Walking the Line

“The human mind… operates by association. With one item in its grasp, it snaps instantly to the next that is suggested by the association of thoughts in accordance with some intricate web of trails carried by the cells of the brain.” –Vannevar Bush from “As We May Think”

Introduction

            In the introduction to his book Hyper/text/theory, George P. Landow, one of the leading hypertext theorists, said that both poststructuralist print literature and hypertext grew “out of a dissatisfaction with the related phenomena of the printed book and hierarchical thought” (1). Similar to Dadaism, which rose from a post-WWI culture, postmodern literature developed in the post-WWII era, a response to Modernism and the Age of Enlightenment, a move towards existentialism, and a general frustration in developing original ideas—a feeling that everything had already been written. What postmodern authors sought to achieve was something new, to close the subjective gap between reader and author, and play with elements such as point of view, structure, and plot-driven narrative. They were expressing, as Heidegger says, “what beings as a whole are” (83). According to Raymond Federman, author of postmodern fiction and criticism, the postmodern text aspires to “denounce the language that continues to perpetuate lies and illusion” (Clavier 44).
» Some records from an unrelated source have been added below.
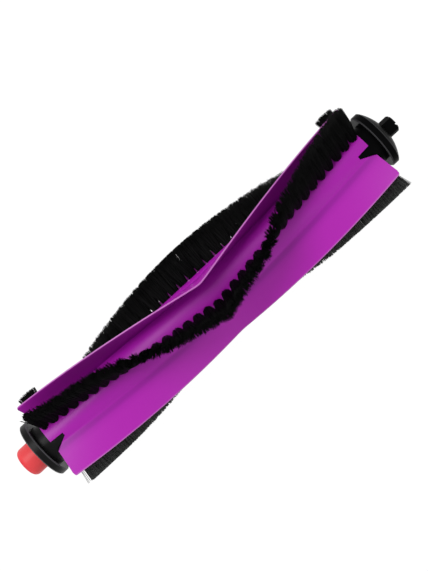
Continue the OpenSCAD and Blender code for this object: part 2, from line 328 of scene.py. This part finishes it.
purple_rubber = rubber(
    "purple_rubber", deep=(0.38, 0.008, 0.39, 1), colour=(0.46, 0.014, 0.45, 1),
    cloud=(0.40, 0.010, 0.40, 1), edge=(0.52, 0.15, 0.50, 1),
    thin_band=(0.0092, 0.0125), edge_band=(0.0184, 0.0190), relief=0.00004, gloss=0.25,
    crease=((0.00885, 0.0094), (0.0096, 0.0108), (0.29, 0.005, 0.31, 1)))
# The edge colour paints the rim of the cap paler as a painted highlight.
red_rubber = rubber(
    "red_rubber", deep=(0.75, 0.026, 0.042, 1), colour=(0.77, 0.03, 0.046, 1),
    cloud=(0.72, 0.02, 0.038, 1), edge=(0.80, 0.068, 0.076, 1),
    thin_band=(0.0030, 0.0050), edge_band=(0.0052, 0.0060), relief=0.00005, gloss=0.2)
print("rubbers:", purple_rubber.name, red_rubber.name)

# %% [markdown]
# The sleeve's shape follows one rule: a fixed section, a tube with three leaning fins,
# turns back by 52 degrees from the middle to each end. So Geometry Nodes sweep the
# section along the axis and turn each station by its distance from the middle. The
# section itself is a closed outline drawn point by point.

# %% Section of the sleeve
FRONT_SHARES = (0, 0.02, 0.05, 0.1, 0.18, 0.28, 0.4, 0.52, 0.64, 0.76, 0.88, 0.96, 0.985)
TIP_POINTS = ((0.997, 0.15), (1, 0.5), (0.997, 0.85))
REAR_SHARES = (0.985, 0.96, 0.9, 0.8, 0.7, 0.6, 0.5, 0.44, 0.38, 0.34, 0.3, 0.27, 0.24, 0.21,
               0.18, 0.15, 0.12)
ARC_STEPS = 26


def fin_points():
    """Outline of one third of the section, from one fin's root to just before the next."""
    root = Vector((SLEEVE_R, 0))
    run = FIN_R * Vector((math.cos(FIN_LEAN), math.sin(FIN_LEAN))) - root
    normal = Vector((-run.y, run.x)).normalized()
    points = [root + run * s for s in FRONT_SHARES]
    points += [root + run * s + normal * FIN_TIP_T * t for s, t in TIP_POINTS]
    for share in REAR_SHARES:
        thick = FIN_ROOT_T + (FIN_TIP_T - FIN_ROOT_T) * share
        blend = FIN_BLEND * max(0, 1 - (share - 0.1) / 0.34) ** 2
        point = root + run * share + normal * (thick + blend)
        if point.length <= SLEEVE_R:
            break
        points.append(point)
    start, stop = math.atan2(points[-1].y, points[-1].x), math.radians(120)
    arc = [start + (stop - start) * k / ARC_STEPS for k in range(1, ARC_STEPS)]
    return points + [SLEEVE_R * Vector((math.cos(a), math.sin(a))) for a in arc]


third = fin_points()
outline = [Matrix.Rotation(math.radians(120 * i), 2) @ p for i in range(3) for p in third]
section = bpy.data.meshes.new("sleeve_section")
section.from_pydata([(p.y, -p.x, 0) for p in outline],
                    [(i, (i + 1) % len(outline)) for i in range(len(outline))], [])
print("section outline:", len(outline), "points")

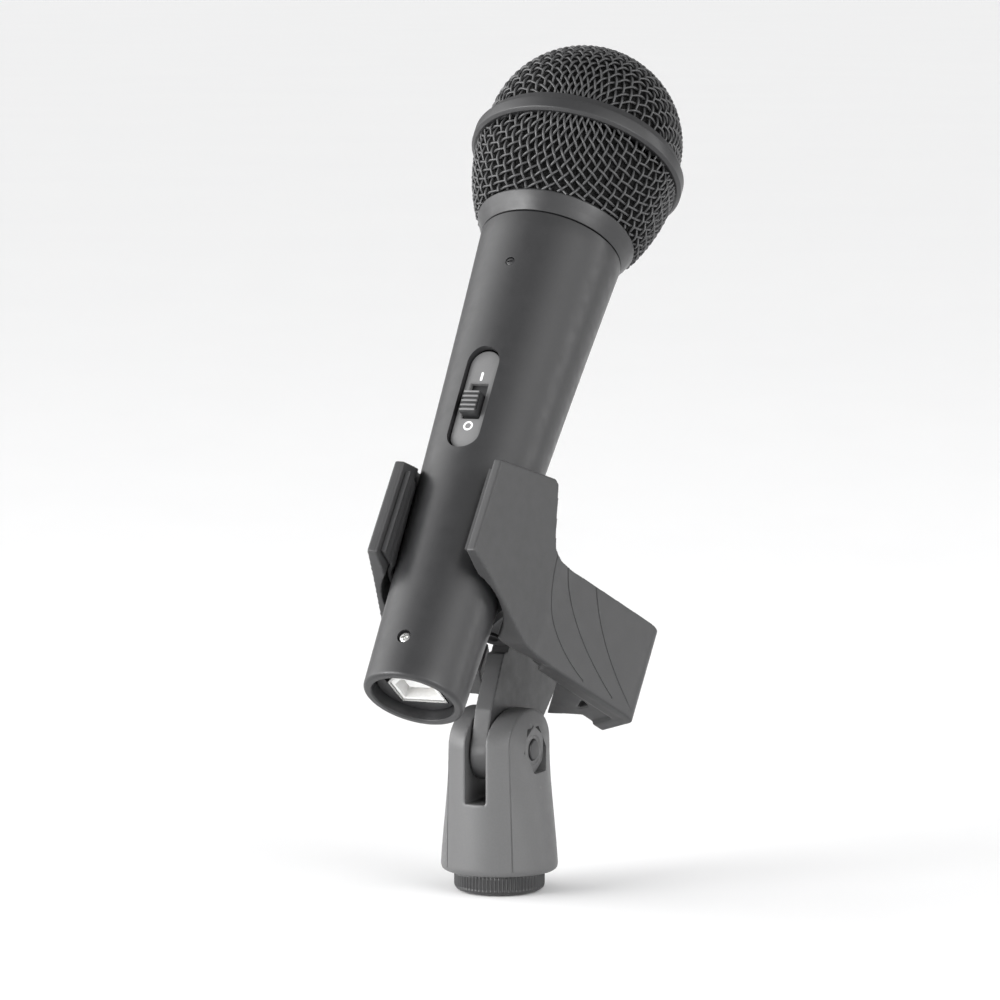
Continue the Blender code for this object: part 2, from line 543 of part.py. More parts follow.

In the introduction to Hyper/text/theory, Landow also states that:

Hypertext, an information technology consisting of individual blocks to text, or lexias, and the electronic links that join them, has much in common with recent literary and critical theory. For example, like much recent work by poststructuralists, such as Roland Barthes and Jacques Derrida, hypertext reconceives conventional, long-held assumptions about authors and readers and the texts they write and read. (1).

He also asserts that, “The very idea of hypertextuality seems to have taken form at approximately the same time that poststructuralism developed” (1). In “The End of Books”, Robert Coover, a postmodern author himself, says that “Most poststructuralists write from within the twilight of a wished-for coming day; most writers of hypertext write of many of the same things from within the dawn” (707). So although electronic texts are those composed for and to be read in an electronic medium, they share many techniques with postmodern print texts, often nonlinear, and both, as Landow says, reconceive these assumptions of authors and readers.